Manufacturing Industry

  1. Capital Intensity: Manufacturing requires significant capital investment in machinery, facilities, and technology. High capital costs can lead to financial strain, especially when sales decline.
  2. Supply Chain Disruptions: Manufacturers are highly dependent on their supply chains. Disruptions, such as shortages of raw materials or components, can severely impact production and financial stability.
  3. Global Competition: Manufacturers often face intense global competition, which can drive down prices and profit margins.
  4. Cyclical Nature: The manufacturing industry is highly cyclical, with demand fluctuating based on economic conditions.
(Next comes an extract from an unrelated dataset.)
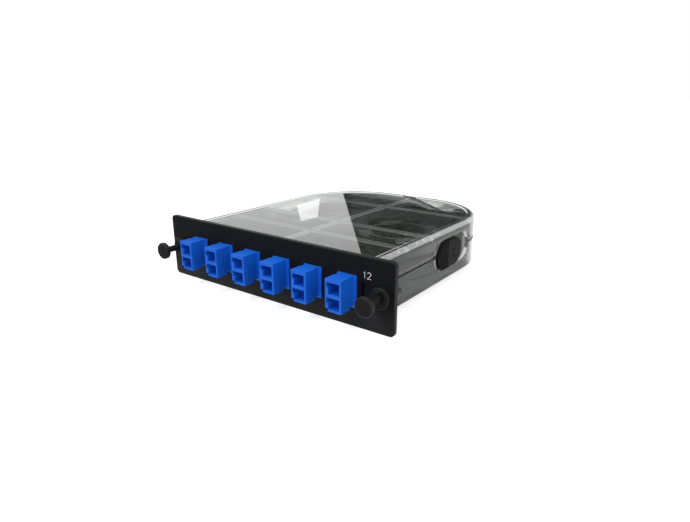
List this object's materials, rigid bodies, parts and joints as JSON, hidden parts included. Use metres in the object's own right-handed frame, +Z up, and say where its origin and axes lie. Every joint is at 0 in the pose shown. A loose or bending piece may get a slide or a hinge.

During economic downturns, reduced demand can lead to overcapacity and financial stress.
  5. Trade Policies and Tariffs: Changes in trade policies, tariffs, and international relations can impact the cost of raw materials and the competitiveness of manufactured goods in global markets.

Broader Economic Conditions

  1. Economic Recessions: Economic downturns reduce consumer and business spending across the board, directly impacting sales and revenue in these industries.
  2. Credit Availability: Tightening credit conditions make it harder for businesses to obtain financing, which is crucial for managing cash flow and funding operations during tough times.
  3. Inflation: Rising costs of goods, services, and wages can squeeze profit margins if businesses are unable to pass these costs on to customers.
  4. Interest Rates: Higher interest rates increase the cost of borrowing, which can be particularly challenging for businesses with significant debt.


The susceptibility of retail, services, and manufacturing industries to business bankruptcies stems from their inherent characteristics and the broader economic environment. Factors such as high fixed costs, dependency on consumer spending, global competition, and economic cycles contribute to the vulnerability of these sectors to financial distress and bankruptcy.